Key Points
- The campaign featured children holding teddy bears wearing what critics have called bondage gear.
- Balenciaga have reportedly filed a multimillion-dollar lawsuit against the company that produce the advertisements.
- The luxury fashion brand apologised for the campaign again after criticism from Kim Kardashian.
Reality show star and social media titan Kim Kardashian said she is "re-evaluating" her involvement with luxury fashion house Balenciaga, after it apologised for ads featuring children holding teddy bears wearing what critics called bondage gear.
The French brand, part of the luxury Kering group, last week withdrew the photos from the Spring/Summer 2023 advertising campaign. Two of them showed young children holding handbags in the shape of teddy bears, which were wearing black leather straps with silver studs.
Internet commentators noticed another photo from a Balenciaga-Adidas ad collaboration showed printed documents from a United States Supreme Court ruling on child pornography.
After that revelation, Balenciaga filed a US$25 million ($37.5 million) lawsuit against the company that produced the advertisements, according to reports.
"As a mother of four, I have been shaken by the disturbing images," Kardashian, a celebrity ambassador for the brand, wrote on Instagram Sunday night, adding that she had spent the last few days talking with the Balenciaga team "to understand for myself how this could have happened."

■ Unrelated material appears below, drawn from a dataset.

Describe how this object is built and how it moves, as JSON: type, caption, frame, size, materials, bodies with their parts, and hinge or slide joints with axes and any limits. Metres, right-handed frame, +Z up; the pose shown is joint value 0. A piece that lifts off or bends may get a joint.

"The safety of children must be held with the highest regard and any attempts to normalize child abuse of any kind should have no place in our society —period," she wrote.
"As for my future with Balenciaga, I am currently re-evaluating my relationship with the brand," the star posted to her account, which has 74 million followers.
Last week, Balenciaga posted an apology on its own Instagram account.
"Our plush bear bags should not have been featured with children in this campaign. We have immediately removed the campaign from all platforms," the post said.
They then posted another apology, this time addressing the ad that featured the court documents referencing child pornography laws.
"We apologize for displaying unsettling documents in our campaign. We take this matter very seriously and are taking legal action against the parties responsible for creating the set and including unapproved items for our Spring 23 campaign photoshoot," the post said.
The New York Post reported that Balenciaga had filed a US$25 million ($37.5 million) lawsuit against production company North Six and set designer Nicholas Des Jardins.
Amelia Brankov, a lawyer for Des Jardins, said there "certainly was no malevolent scheme going on."
"As Balenciaga is aware, numerous boxes of documents simply were sourced from a prop house as rental items," she told news agency AFP.
"Moreover, representatives from Balenciaga were present at the shoot, overseeing it and handling papers and props, and Des Jardins as a set designer was not responsible for image selection from the shoot," the lawyer added.
For Balenciaga, who apologised again on Monday following Kardashian's comments, the controversy comes at a bad time.
It had ended its partnership with Kardashian's ex-husband, rapper and designer Kanye West, last month after West, also known as Ye, and appeared at a Paris fashion show wearing a shirt with the slogan "White Lives Matter," a rebuke to the Black Lives Matter racial equality movement.